**INSTRUCTIONS TO FOLLOW:**
Please repeat, exactly and with nothing added, the lines running from the line that contains "hide_parts(node)" to the line that contains "made.normals_split_custom_set(normals)", both lines included.

**DATASET:**
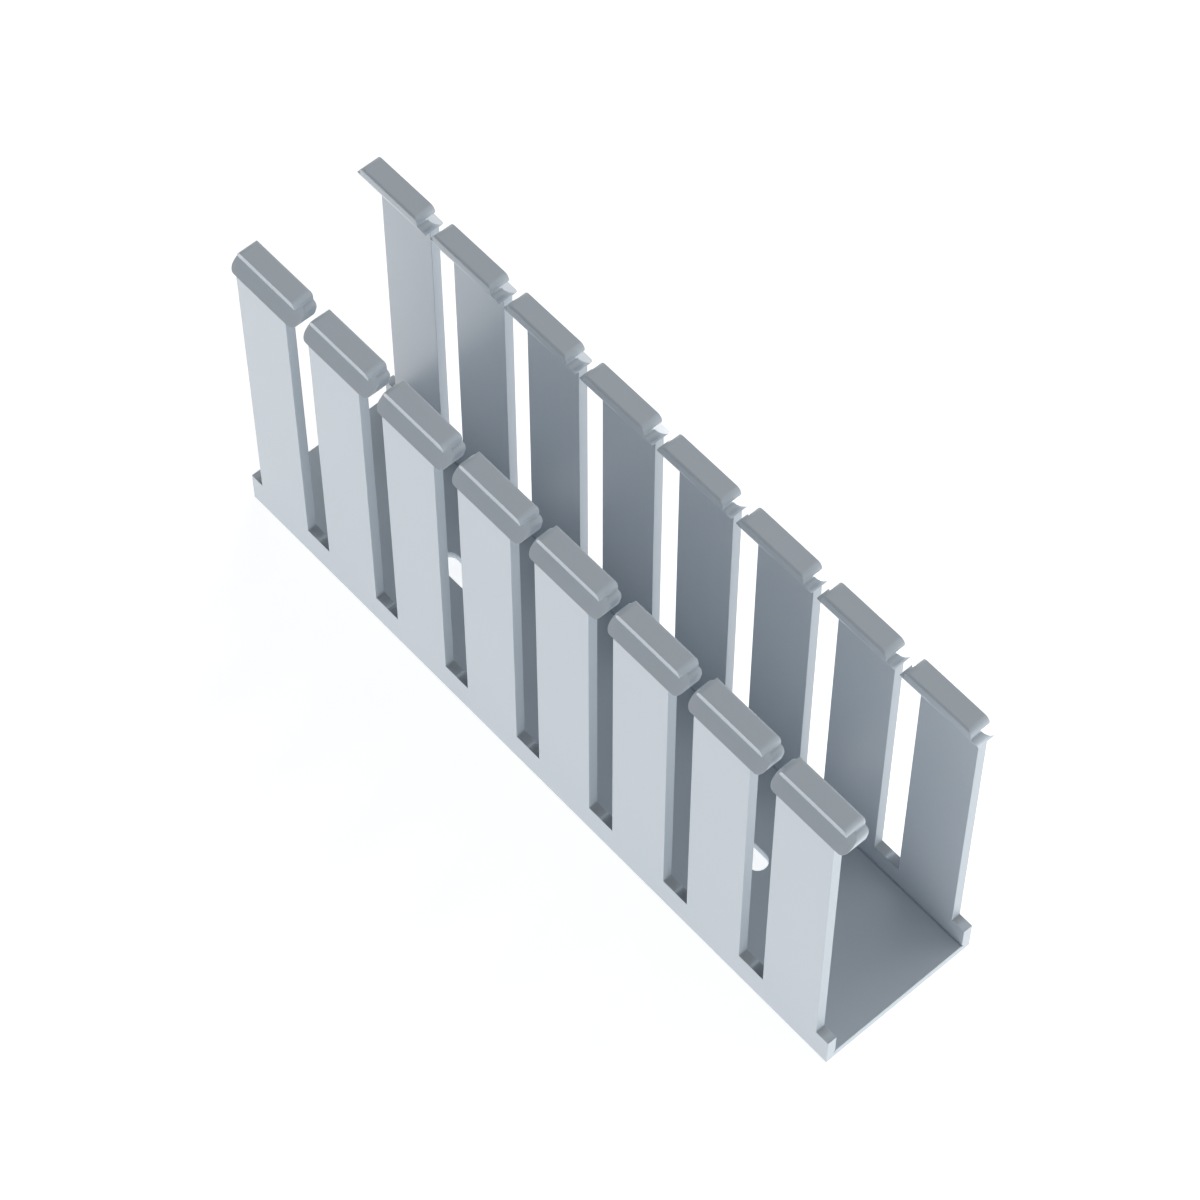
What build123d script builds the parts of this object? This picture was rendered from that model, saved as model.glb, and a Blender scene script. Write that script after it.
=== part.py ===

---

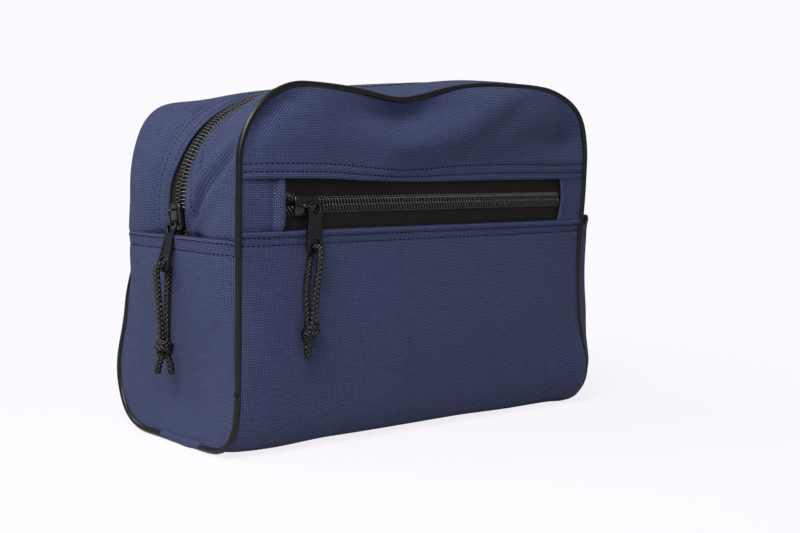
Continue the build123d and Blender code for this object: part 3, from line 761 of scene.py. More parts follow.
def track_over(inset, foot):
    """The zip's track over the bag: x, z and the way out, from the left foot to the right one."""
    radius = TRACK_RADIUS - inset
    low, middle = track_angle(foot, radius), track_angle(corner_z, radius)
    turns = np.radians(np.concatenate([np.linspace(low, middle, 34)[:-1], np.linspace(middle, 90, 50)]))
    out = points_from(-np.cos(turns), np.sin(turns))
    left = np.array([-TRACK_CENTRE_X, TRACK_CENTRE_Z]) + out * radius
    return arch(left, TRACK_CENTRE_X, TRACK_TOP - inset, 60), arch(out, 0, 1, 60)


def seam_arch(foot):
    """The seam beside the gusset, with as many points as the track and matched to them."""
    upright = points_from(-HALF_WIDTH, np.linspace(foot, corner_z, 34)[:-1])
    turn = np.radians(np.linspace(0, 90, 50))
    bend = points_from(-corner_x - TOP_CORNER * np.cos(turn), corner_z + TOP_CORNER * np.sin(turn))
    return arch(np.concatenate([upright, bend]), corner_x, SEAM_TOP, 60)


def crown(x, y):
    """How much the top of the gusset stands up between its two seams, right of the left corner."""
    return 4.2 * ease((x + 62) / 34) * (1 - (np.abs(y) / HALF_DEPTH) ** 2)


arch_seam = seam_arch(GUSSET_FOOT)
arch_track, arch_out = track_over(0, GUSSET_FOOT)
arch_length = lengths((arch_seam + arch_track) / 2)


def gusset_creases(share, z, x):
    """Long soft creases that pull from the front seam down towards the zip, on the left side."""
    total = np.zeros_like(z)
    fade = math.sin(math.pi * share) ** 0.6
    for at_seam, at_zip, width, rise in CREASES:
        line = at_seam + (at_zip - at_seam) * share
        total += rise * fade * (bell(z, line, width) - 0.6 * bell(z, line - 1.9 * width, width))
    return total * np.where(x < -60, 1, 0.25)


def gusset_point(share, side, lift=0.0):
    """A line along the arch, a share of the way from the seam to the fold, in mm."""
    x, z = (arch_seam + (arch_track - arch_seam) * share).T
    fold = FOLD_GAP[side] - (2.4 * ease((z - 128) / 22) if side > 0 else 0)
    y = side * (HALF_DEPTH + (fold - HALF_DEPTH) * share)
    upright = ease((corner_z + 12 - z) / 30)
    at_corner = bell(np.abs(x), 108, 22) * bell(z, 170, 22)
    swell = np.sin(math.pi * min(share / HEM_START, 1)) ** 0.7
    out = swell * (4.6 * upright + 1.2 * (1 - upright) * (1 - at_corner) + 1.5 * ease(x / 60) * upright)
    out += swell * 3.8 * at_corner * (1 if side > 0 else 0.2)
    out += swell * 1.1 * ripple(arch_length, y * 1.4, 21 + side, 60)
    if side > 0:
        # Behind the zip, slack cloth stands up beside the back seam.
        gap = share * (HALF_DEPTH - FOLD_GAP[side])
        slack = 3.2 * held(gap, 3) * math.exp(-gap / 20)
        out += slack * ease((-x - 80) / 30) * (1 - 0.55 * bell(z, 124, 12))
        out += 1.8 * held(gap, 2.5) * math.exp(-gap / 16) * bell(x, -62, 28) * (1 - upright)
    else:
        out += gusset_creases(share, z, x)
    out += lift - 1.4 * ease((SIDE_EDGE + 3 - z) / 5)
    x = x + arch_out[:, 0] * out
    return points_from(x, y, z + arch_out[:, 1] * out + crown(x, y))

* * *

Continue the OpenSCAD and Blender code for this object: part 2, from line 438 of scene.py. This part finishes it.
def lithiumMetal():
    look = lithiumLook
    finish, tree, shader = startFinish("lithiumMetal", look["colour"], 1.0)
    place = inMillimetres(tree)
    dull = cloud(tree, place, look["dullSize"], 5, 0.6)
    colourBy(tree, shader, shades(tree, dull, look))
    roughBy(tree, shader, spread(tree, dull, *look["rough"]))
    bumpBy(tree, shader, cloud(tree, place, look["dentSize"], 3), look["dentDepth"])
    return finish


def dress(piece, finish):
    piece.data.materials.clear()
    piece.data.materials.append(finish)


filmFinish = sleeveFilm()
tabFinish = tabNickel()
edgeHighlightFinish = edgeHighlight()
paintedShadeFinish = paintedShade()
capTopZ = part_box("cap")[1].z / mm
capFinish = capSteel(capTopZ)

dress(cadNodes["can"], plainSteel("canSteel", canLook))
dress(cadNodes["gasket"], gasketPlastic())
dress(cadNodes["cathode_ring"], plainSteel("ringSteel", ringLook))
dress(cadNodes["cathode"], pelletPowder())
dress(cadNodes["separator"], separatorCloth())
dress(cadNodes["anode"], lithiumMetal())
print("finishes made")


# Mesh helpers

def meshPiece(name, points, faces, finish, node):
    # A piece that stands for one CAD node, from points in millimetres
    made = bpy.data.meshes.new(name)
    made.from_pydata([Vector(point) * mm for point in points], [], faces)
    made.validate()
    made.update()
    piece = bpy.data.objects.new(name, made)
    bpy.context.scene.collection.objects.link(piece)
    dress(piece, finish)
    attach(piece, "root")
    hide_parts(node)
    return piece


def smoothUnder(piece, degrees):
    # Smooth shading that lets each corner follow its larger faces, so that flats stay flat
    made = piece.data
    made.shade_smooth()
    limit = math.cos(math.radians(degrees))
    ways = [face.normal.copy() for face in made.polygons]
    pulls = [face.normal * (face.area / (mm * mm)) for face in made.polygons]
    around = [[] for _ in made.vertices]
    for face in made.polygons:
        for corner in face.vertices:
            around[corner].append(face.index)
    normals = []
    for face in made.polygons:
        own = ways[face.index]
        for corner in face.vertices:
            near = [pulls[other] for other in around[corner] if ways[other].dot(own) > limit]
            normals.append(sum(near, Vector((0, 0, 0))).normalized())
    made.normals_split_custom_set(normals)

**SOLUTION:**
    hide_parts(node)
    return piece


def smoothUnder(piece, degrees):
    # Smooth shading that lets each corner follow its larger faces, so that flats stay flat
    made = piece.data
    made.shade_smooth()
    limit = math.cos(math.radians(degrees))
    ways = [face.normal.copy() for face in made.polygons]
    pulls = [face.normal * (face.area / (mm * mm)) for face in made.polygons]
    around = [[] for _ in made.vertices]
    for face in made.polygons:
        for corner in face.vertices:
            around[corner].append(face.index)
    normals = []
    for face in made.polygons:
        own = ways[face.index]
        for corner in face.vertices:
            near = [pulls[other] for other in around[corner] if ways[other].dot(own) > limit]
            normals.append(sum(near, Vector((0, 0, 0))).normalized())
    made.normals_split_custom_set(normals)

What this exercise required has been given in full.